Conflict of Interest is the most serious charge against Srinivasan, and among the hard-hitting proposals that the Supreme Court directed towards Srinivasan and the BCCI, dissociating all India Cements employees from the BCCI was striking.

It starts right from the top with India Cements, of which Srinivasan is the managing director, owning the Chennai Super Kings. Likewise, there have been India Cements officials who are performing dual responsibilities at the BCCI as and when needed. Then, there have been instances where rules have been used or created to favour CSK.

Kasi Viswanathan, a senior employee at the India Cements, holds considerable clout in the running of the BCCI administration and is the secretary of the Tamil Nadu Cricket Association (TNCA) of which Srinivasan is the president. Officially, he is on the National Cricket Academy Board. The legal team of the India Cements and the BCCI overlap, and so do some top finance officials.

It is apart from the various cricketers on the rolls of India Cements. It's been a rewarding time for them. One of the reasons why former India spinner L Sivaramakrishnan's presence in the ICC cricket committee raised many eyebrows was because of his being an India Cements employee.  

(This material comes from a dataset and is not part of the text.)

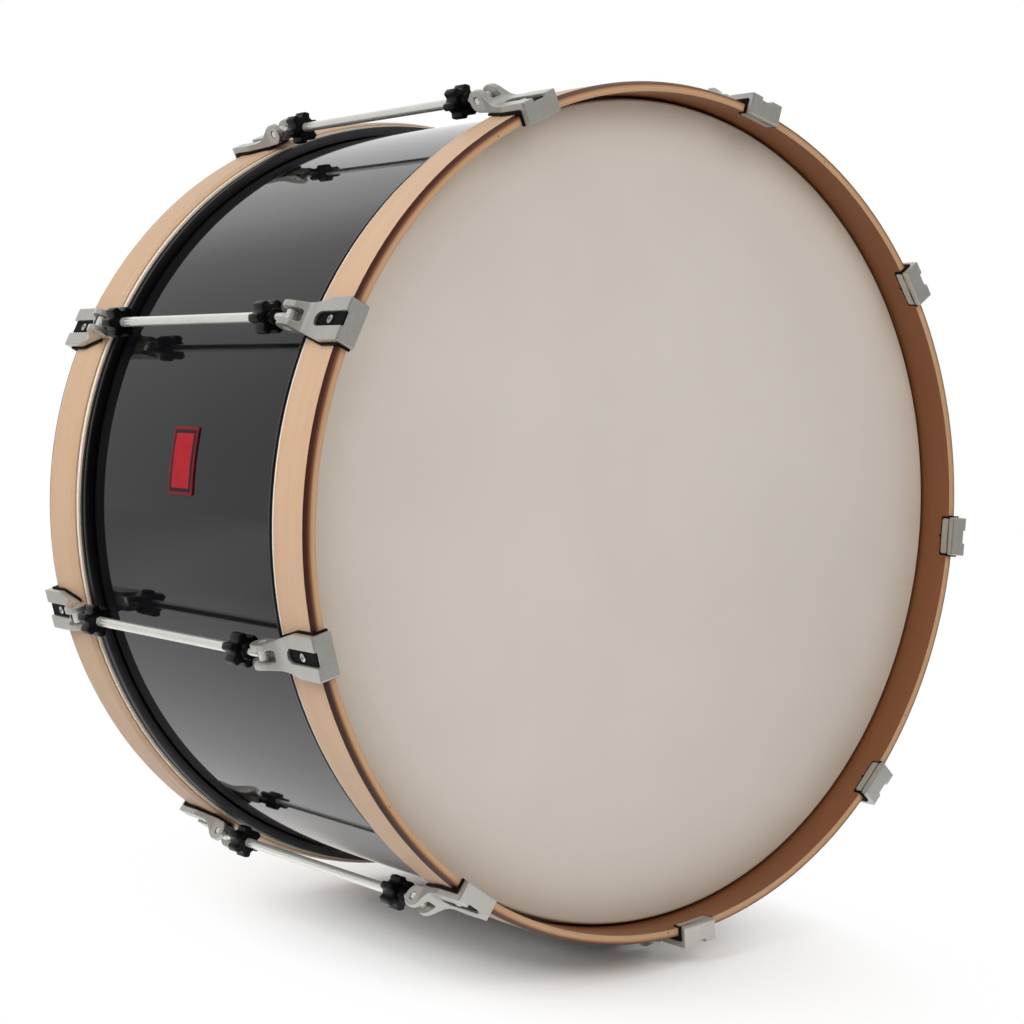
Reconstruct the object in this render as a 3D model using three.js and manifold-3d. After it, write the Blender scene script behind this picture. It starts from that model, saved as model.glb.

S Sharath, an India Cements official is also a BCCI match official. He was at the DY Patil T20 tournament as a talent scout for CSK this year. Though it couldn't be independently verified, Harish Salve, counsel of the petitioner Aditya Verma, says Sundar Raman, CEO of the IPL, is also an employee of Indian Cements.

The Chartered Accounting firm PB Vijayaraghavan and Co. handles BCCI's internal audit, and according to reports, also handles the internal audit of India Cements. They are also the auditors for TNCA.

Srinivasan generated a lot of goodwill for supporting the game in Chennai by providing employment to cricketers in India Cements but he lost the plot when it came to managing the affairs of the CSK. And it has not even been subtle, the worst example being his using the veto power to retain MS Dhoni as captain against the verdict of the national selectors.